Write out the records below once more, exactly as they stand.

Begin SUPPLIED DATA

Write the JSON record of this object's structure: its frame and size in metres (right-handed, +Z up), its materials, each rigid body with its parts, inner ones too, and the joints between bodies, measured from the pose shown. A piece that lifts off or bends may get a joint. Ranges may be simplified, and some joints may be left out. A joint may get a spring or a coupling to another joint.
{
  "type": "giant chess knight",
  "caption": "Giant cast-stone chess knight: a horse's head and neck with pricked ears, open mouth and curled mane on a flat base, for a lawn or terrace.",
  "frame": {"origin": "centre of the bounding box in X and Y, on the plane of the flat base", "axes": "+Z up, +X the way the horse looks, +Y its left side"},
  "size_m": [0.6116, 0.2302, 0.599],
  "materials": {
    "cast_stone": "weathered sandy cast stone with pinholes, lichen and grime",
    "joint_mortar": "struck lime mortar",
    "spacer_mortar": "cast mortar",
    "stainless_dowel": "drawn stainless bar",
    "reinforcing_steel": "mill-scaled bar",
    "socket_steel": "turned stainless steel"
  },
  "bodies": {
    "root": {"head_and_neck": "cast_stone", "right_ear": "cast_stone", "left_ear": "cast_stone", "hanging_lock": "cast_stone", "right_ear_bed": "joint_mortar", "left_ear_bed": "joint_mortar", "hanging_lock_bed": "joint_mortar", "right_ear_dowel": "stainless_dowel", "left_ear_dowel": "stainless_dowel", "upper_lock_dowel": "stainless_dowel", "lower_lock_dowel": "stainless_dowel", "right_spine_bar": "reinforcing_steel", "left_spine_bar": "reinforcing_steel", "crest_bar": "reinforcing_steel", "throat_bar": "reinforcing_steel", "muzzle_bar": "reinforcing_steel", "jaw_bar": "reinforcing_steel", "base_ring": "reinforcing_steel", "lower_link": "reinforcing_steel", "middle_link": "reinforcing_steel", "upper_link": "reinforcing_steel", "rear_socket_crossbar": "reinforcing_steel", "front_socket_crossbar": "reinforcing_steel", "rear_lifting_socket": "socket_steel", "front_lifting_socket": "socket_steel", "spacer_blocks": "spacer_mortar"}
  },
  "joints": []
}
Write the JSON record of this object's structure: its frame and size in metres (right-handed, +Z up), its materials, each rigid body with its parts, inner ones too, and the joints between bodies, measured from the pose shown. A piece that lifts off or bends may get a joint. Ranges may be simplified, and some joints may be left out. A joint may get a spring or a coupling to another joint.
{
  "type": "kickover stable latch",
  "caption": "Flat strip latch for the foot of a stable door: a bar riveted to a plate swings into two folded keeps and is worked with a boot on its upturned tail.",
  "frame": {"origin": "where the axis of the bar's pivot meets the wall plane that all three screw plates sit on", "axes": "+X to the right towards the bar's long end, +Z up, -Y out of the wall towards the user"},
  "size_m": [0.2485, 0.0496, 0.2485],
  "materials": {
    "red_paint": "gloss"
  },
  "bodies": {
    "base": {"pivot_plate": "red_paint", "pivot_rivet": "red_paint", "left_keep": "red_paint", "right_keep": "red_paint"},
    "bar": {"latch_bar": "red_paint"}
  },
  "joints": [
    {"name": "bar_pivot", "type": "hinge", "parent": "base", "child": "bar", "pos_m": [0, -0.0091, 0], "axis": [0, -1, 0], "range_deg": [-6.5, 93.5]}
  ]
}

End SUPPLIED DATA

-- FINISHED TASK --
Write the JSON record of this object's structure: its frame and size in metres (right-handed, +Z up), its materials, each rigid body with its parts, inner ones too, and the joints between bodies, measured from the pose shown. A piece that lifts off or bends may get a joint. Ranges may be simplified, and some joints may be left out. A joint may get a spring or a coupling to another joint.
{
  "type": "giant chess knight",
  "caption": "Giant cast-stone chess knight: a horse's head and neck with pricked ears, open mouth and curled mane on a flat base, for a lawn or terrace.",
  "frame": {"origin": "centre of the bounding box in X and Y, on the plane of the flat base", "axes": "+Z up, +X the way the horse looks, +Y its left side"},
  "size_m": [0.6116, 0.2302, 0.599],
  "materials": {
    "cast_stone": "weathered sandy cast stone with pinholes, lichen and grime",
    "joint_mortar": "struck lime mortar",
    "spacer_mortar": "cast mortar",
    "stainless_dowel": "drawn stainless bar",
    "reinforcing_steel": "mill-scaled bar",
    "socket_steel": "turned stainless steel"
  },
  "bodies": {
    "root": {"head_and_neck": "cast_stone", "right_ear": "cast_stone", "left_ear": "cast_stone", "hanging_lock": "cast_stone", "right_ear_bed": "joint_mortar", "left_ear_bed": "joint_mortar", "hanging_lock_bed": "joint_mortar", "right_ear_dowel": "stainless_dowel", "left_ear_dowel": "stainless_dowel", "upper_lock_dowel": "stainless_dowel", "lower_lock_dowel": "stainless_dowel", "right_spine_bar": "reinforcing_steel", "left_spine_bar": "reinforcing_steel", "crest_bar": "reinforcing_steel", "throat_bar": "reinforcing_steel", "muzzle_bar": "reinforcing_steel", "jaw_bar": "reinforcing_steel", "base_ring": "reinforcing_steel", "lower_link": "reinforcing_steel", "middle_link": "reinforcing_steel", "upper_link": "reinforcing_steel", "rear_socket_crossbar": "reinforcing_steel", "front_socket_crossbar": "reinforcing_steel", "rear_lifting_socket": "socket_steel", "front_lifting_socket": "socket_steel", "spacer_blocks": "spacer_mortar"}
  },
  "joints": []
}
Write the JSON record of this object's structure: its frame and size in metres (right-handed, +Z up), its materials, each rigid body with its parts, inner ones too, and the joints between bodies, measured from the pose shown. A piece that lifts off or bends may get a joint. Ranges may be simplified, and some joints may be left out. A joint may get a spring or a coupling to another joint.
{
  "type": "kickover stable latch",
  "caption": "Flat strip latch for the foot of a stable door: a bar riveted to a plate swings into two folded keeps and is worked with a boot on its upturned tail.",
  "frame": {"origin": "where the axis of the bar's pivot meets the wall plane that all three screw plates sit on", "axes": "+X to the right towards the bar's long end, +Z up, -Y out of the wall towards the user"},
  "size_m": [0.2485, 0.0496, 0.2485],
  "materials": {
    "red_paint": "gloss"
  },
  "bodies": {
    "base": {"pivot_plate": "red_paint", "pivot_rivet": "red_paint", "left_keep": "red_paint", "right_keep": "red_paint"},
    "bar": {"latch_bar": "red_paint"}
  },
  "joints": [
    {"name": "bar_pivot", "type": "hinge", "parent": "base", "child": "bar", "pos_m": [0, -0.0091, 0], "axis": [0, -1, 0], "range_deg": [-6.5, 93.5]}
  ]
}